La faena más reunida y cabal del ciclo la cuajó un Iván Fandiño todavía bajo los efectos de la paliza del otro día. Gran toro, por clase, repetividad y temple fue “Malicioso”, hermosísimo jabonero melocotón, honra de la divisa de Ricardo Gallardo y uno de esos astados que hunden al mal torero o ayudan al bueno a recobrar el sitio. Fue esto último lo que ocurrió, pues Fandiño lo muleteó con un gusto, una ligazón y un temple irreprochables hasta estructurar auténtico faenón –muy puro, sin alardes para la gradería– además de estoquearlo por derecho y en lo alto. Sin duda la faena de los sanfermines 2013, y la única que se premió con dos orejas. Y la consiguiente puerta grande, compartida con Juan José Padilla.

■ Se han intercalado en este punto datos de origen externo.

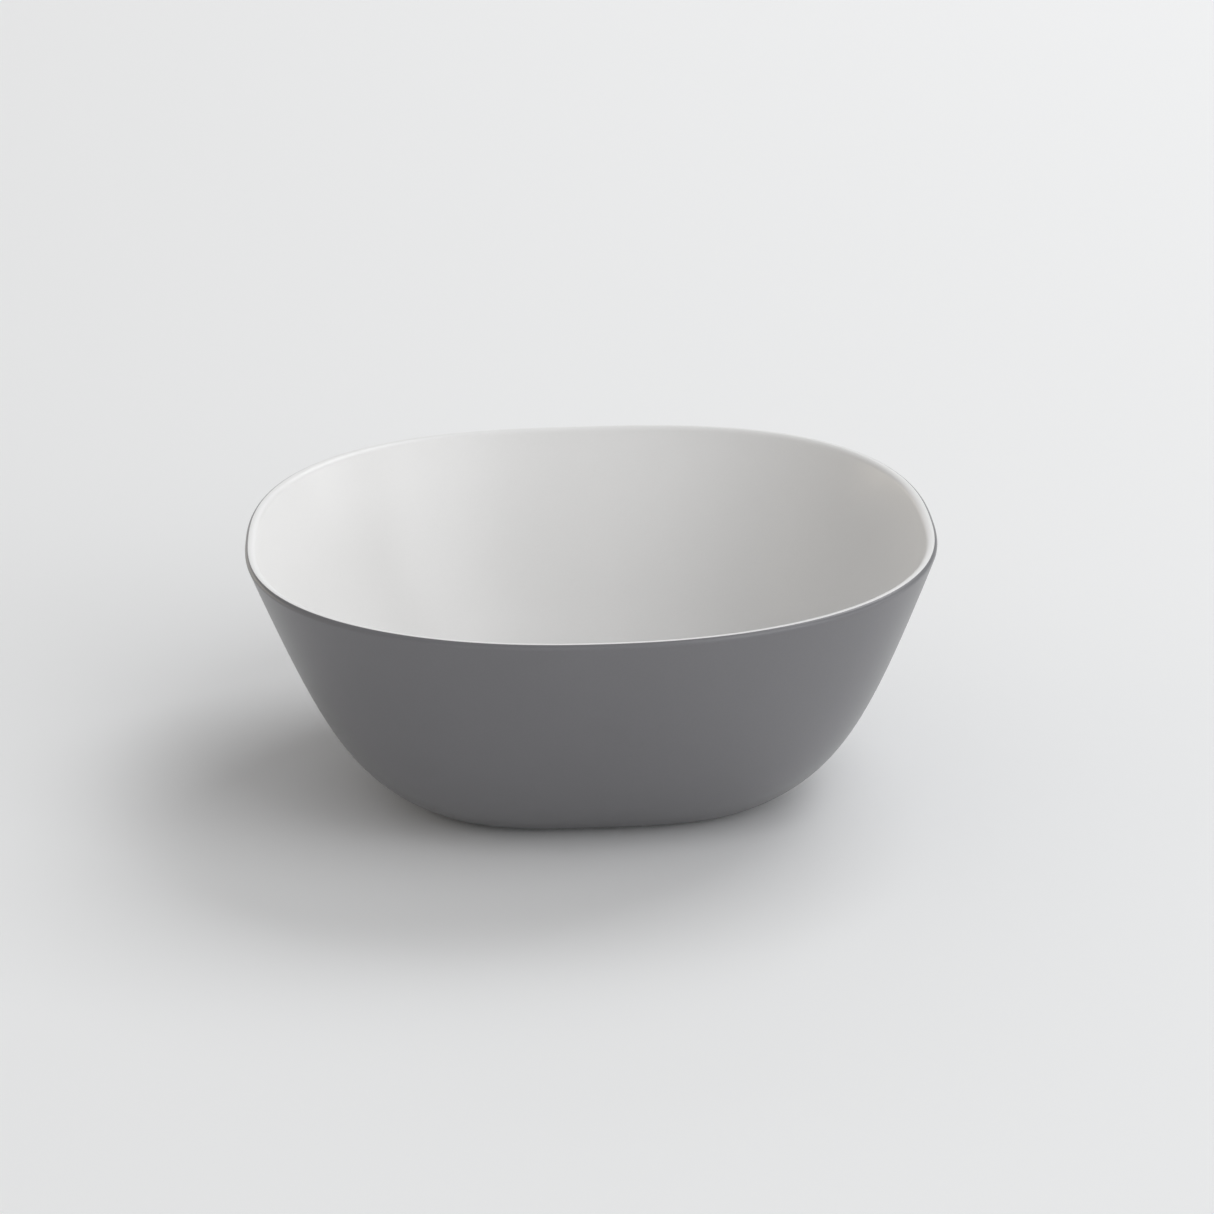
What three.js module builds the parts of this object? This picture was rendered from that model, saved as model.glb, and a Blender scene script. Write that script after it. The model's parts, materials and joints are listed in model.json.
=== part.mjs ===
// A two-tone melamine serving bowl, rounded square in plan and pressed in two layers: a coloured outer shell
// with a low foot, and a pale liner that covers the inside and most of the rim.
// Millimetres, +Z up. The origin is the middle of the foot, on the table.
import * as THREE from "three";

// Outside of the bowl. Half widths run from the bowl's axis to the middle of a side.
const RIM_HALF_WIDTH = 127.6; // before its edge is rounded
const RIM_HEIGHT = 94.7;
const RIM_SWEEP = 0.5; // the rim's corners stand this much above its mean height, its mid-sides as much below
const CORNERS = 4; // of the rounded square
const FOOT_HALF_WIDTH = 58;
const FOOT_HEIGHT = 2;
const FOOT_RING_WIDTH = 4.5;
const FOOT_RING_SLOPE = 1; // the ring's inner face leans by this much
const UNDERSIDE_HEIGHT = 1.5; // of the recess inside the foot ring

// The wall's outside is one cubic curve from above the foot to the rim, as [half width, height].
const WALL_CONTROLS = [
  [67.7, FOOT_HEIGHT],
  [95.4, 17.9],
  [103.1, 35.4],
  [RIM_HALF_WIDTH, RIM_HEIGHT],
];

// Each level section is a superellipse. Its exponent falls from the foot to the rim: 2 would be a circle.
const FOOT_EXPONENT = 3.1;
const RIM_EXPONENT = 2.4;

// Layer thicknesses at the base and at the rim.
const SHELL_AT_BASE = 2;
const SHELL_AT_RIM = 1.5;
const LINER_AT_BASE = 2.6;
const LINER_AT_RIM = 2.4;
const BOND_GAP = 0.3; // keeps the two faceted solids apart where the real layers are fused

// Inside of the bowl: a flat floor, a blend up to the wall, and rounded edges on the rim.
const FLOOR_HALF_WIDTH = 46;
const BLEND_END = 0.14; // where the blend meets the wall, as a fraction of the wall's curve
const RIM_OUTER_ROUND = 1.4;
const RIM_INNER_ROUND = 2;

const SATIN = 0.3; // roughness of both layers

// Fineness of the meshes.
const SEGMENTS = 64;
const WALL_STEPS = 10;
const BLEND_STEPS = 4;
const ROUND_STEPS = 3;

const point = (halfWidth, height) => new THREE.Vector2(halfWidth, height);

// Unit vector square to the leg from a to b, on the side of the bowl's inside.
function inwardNormal(a, b) {
  const along = b.clone().sub(a).normalize();
  return point(-along.y, along.x);
}

// The wall's curve moved inwards by a depth that changes steadily from the base to the rim. Every control
// point slides along the mitre of its two legs. The last one slides level, so the rim stays at one height.
function wallCurve(depthAtBase, depthAtRim) {
  const outside = WALL_CONTROLS.map(([halfWidth, height]) => point(halfWidth, height));
  const last = outside.length - 1;
  const normals = outside.slice(1).map((end, i) => inwardNormal(outside[i], end));
  const moved = outside.map((control, i) => {
    const depth = THREE.MathUtils.lerp(depthAtBase, depthAtRim, i / last);
    if (i === last) return point(control.x + depth / normals[i - 1].x, control.y);
    const before = normals[Math.max(i - 1, 0)];
    const mitre = before.clone().add(normals[i]).normalize();
    return control.clone().addScaledVector(mitre, depth / mitre.dot(before));
  });
  return new THREE.CubicBezierCurve(...moved);
}

// Points of a curve from one fraction of it to another, both ends included.
function stretch(curve, from, to, steps) {
  const fractions = Array.from({ length: steps + 1 }, (_, i) => THREE.MathUtils.lerp(from, to, i / steps));
  return fractions.map((t) => curve.getPoint(t));
}

// The surface at a depth below the outside, from the axis along the floor, round the blend and up to the rim.
function innerSurface(depthAtBase, depthAtRim) {
  const wall = wallCurve(depthAtBase, depthAtRim);
  const floorHeight = UNDERSIDE_HEIGHT + depthAtBase;
  const meeting = wall.getPoint(BLEND_END);
  const slope = wall.getTangent(BLEND_END);
  const corner = point(meeting.x - ((meeting.y - floorHeight) * slope.x) / slope.y, floorHeight);
  const blend = new THREE.QuadraticBezierCurve(point(FLOOR_HALF_WIDTH, floorHeight), corner, meeting);
  return [
    point(0, floorHeight),
    ...blend.getPoints(BLEND_STEPS),
    ...stretch(wall, BLEND_END, 1, WALL_STEPS).slice(1),
  ];
}

// A rounded edge that replaces the end of a surface. `room` is the length of the round along the wall and
// along the level rim. `side` is +1 where the rim lies outwards of the surface and -1 where it lies inwards.
function roundedEnd(surface, room, side) {
  const tip = surface[surface.length - 1];
  const before = surface[surface.length - 2];
  const start = tip.clone().addScaledVector(before.clone().sub(tip).normalize(), room);
  const round = new THREE.QuadraticBezierCurve(start, tip, point(tip.x + side * room, tip.y));
  return [...surface.slice(0, -1), ...round.getPoints(ROUND_STEPS)];
}

// Outside of the shell: the recess, the foot ring, the ledge above it and the wall.
function outerSurface() {
  const ringInside = FOOT_HALF_WIDTH - FOOT_RING_WIDTH;
  return [
    point(0, UNDERSIDE_HEIGHT),
    point(ringInside - FOOT_RING_SLOPE, UNDERSIDE_HEIGHT),
    point(ringInside, 0),
    point(FOOT_HALF_WIDTH, 0),
    point(FOOT_HALF_WIDTH, FOOT_HEIGHT),
    ...stretch(wallCurve(0, 0), 0, 1, WALL_STEPS + BLEND_STEPS),
  ];
}

// Gives each ring of a turned shape its rounded-square section, and lifts the corners of the rim.
function squareOff(geometry) {
  const position = geometry.getAttribute("position");
  for (let i = 0; i < position.count; i += 1) {
    const x = position.getX(i);
    const y = position.getY(i);
    const z = position.getZ(i);
    const angle = Math.atan2(y, x);
    const upTheWall = z / RIM_HEIGHT;
    const exponent = THREE.MathUtils.lerp(FOOT_EXPONENT, RIM_EXPONENT, upTheWall);
    const sum = Math.abs(Math.cos(angle)) ** exponent + Math.abs(Math.sin(angle)) ** exponent;
    const stretchOut = sum ** (-1 / exponent);
    const lift = -RIM_SWEEP * Math.cos(CORNERS * angle) * upTheWall;
    position.setXYZ(i, x * stretchOut, y * stretchOut, z + lift);
  }
}

// A layer of the bowl between its lower surface and its upper one, both given from the axis to the rim.
function layer(name, below, above, material) {
  const geometry = new THREE.LatheGeometry([...below, ...above.reverse()], SEGMENTS);
  geometry.rotateX(Math.PI / 2);
  squareOff(geometry);
  const mesh = new THREE.Mesh(geometry, material);
  mesh.name = name;
  return mesh;
}

function outerShell() {
  const grey = new THREE.MeshStandardMaterial({ color: "#717073", roughness: SATIN, metalness: 0 });
  const below = roundedEnd(outerSurface(), RIM_OUTER_ROUND, -1);
  return layer("outer_shell", below, innerSurface(SHELL_AT_BASE, SHELL_AT_RIM), grey);
}

function innerLiner() {
  const offWhite = new THREE.MeshStandardMaterial({ color: "#e7e6e4", roughness: SATIN, metalness: 0 });
  const below = innerSurface(SHELL_AT_BASE + BOND_GAP, SHELL_AT_RIM + BOND_GAP);
  const inside = innerSurface(SHELL_AT_BASE + LINER_AT_BASE, SHELL_AT_RIM + LINER_AT_RIM);
  return layer("inner_liner", below, roundedEnd(inside, RIM_INNER_ROUND, 1), offWhite);
}

const bowl = new THREE.Group();
bowl.name = "two_tone_serving_bowl";
bowl.add(outerShell(), innerLiner());

export default bowl;
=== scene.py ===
"""A two-tone melamine serving bowl, dressed and set up in a plain studio.

The bowl is rounded square in plan and pressed in two layers. This script makes the fine surface of both
layers inside the space that the loaded frame gives them, gives each its moulded finish, and adds the floor,
the lights and the camera. Everything is in metres, with +Z up and the origin in the middle of the foot.
"""

from __future__ import annotations

import json
import logging
import math
from dataclasses import dataclass
from enum import Enum

import bmesh
import bpy
from mathutils import Matrix, Vector

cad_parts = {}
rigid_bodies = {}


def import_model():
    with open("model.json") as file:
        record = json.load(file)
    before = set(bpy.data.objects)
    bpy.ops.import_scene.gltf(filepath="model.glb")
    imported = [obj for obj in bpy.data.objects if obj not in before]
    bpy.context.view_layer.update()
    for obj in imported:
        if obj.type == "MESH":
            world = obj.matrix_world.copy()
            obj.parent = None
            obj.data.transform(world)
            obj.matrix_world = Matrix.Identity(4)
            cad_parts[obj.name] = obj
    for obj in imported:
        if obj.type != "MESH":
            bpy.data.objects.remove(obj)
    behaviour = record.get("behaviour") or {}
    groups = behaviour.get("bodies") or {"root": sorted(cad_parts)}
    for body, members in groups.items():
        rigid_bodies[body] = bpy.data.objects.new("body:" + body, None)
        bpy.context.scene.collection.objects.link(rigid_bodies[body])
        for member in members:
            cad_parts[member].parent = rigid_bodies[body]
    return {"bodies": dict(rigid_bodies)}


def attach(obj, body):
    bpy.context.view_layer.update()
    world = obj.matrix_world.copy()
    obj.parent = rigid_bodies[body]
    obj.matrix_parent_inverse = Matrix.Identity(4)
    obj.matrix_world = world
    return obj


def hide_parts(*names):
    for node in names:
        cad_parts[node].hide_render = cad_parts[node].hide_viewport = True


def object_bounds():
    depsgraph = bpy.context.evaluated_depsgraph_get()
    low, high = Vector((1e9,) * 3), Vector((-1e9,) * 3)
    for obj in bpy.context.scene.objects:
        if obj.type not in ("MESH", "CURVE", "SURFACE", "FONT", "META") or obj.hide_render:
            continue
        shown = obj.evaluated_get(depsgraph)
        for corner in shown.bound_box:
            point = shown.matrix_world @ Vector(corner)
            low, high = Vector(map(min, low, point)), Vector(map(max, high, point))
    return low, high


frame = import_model()
CAD_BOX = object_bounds()

LOG = logging.getLogger("bowl")
MM = 0.001
(BODY,) = frame["bodies"]  # the bowl is one rigid body
CORNERS = 4  # of a rounded-square section
AIM_HEIGHT = 47 * MM  # of the point that the lamps and the camera face
HALVINGS = 30  # narrow a search along a curve down to nothing
RIM_START = 0.9  # the parameter of the wall's curve at which the rim's own profile starts
ROUND_CLEARANCE = 1.05  # a round drops the points nearer to its corner than this many times its own reach
NOISE_MIDDLE = (0.2, 0.8)  # nearly all of a noise texture's values lie in this range

Point = Vector  # a point of a profile: x is the half width at the middle of a side, y the height
Outline = list[Point]


class Layer(Enum):
    """The two mouldings, by the name of the node that each one stands for."""

    SHELL = "outer_shell"
    LINER = "inner_liner"


class Resin(Enum):
    """The two colours of resin, by the name of their material slot."""

    GREY = "grey_melamine"
    OFF_WHITE = "off_white_melamine"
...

La tarde sabatina, lo peor de Fuente Ymbro integró el lote de Miguel Ángel Perera, sobrado de voluntad y poderío pero imposibilitado de ligar el toreo para sacar a los tendidos de su particular celebración cotidiana. Porque en Pamplona todo mundo vive su propia fiesta, ya sea en el ruedo o al margen de lo que allí suceda.

 

Oreja de un Miura

 

La cortó ayer el joven Jiménez Fortes, justo premió a su disposición y valor ante el único ejemplar de Zahariche que ligó las quince embestidas de rigor. Para Rafaelillo hubo petición tras magno volapié al primero, en tanto la cuadrilla de Javier Castaño alcanzaba mayor lucimiento que su matador, enfrentado, como Rafael, a par de toracos reservones y geniudos.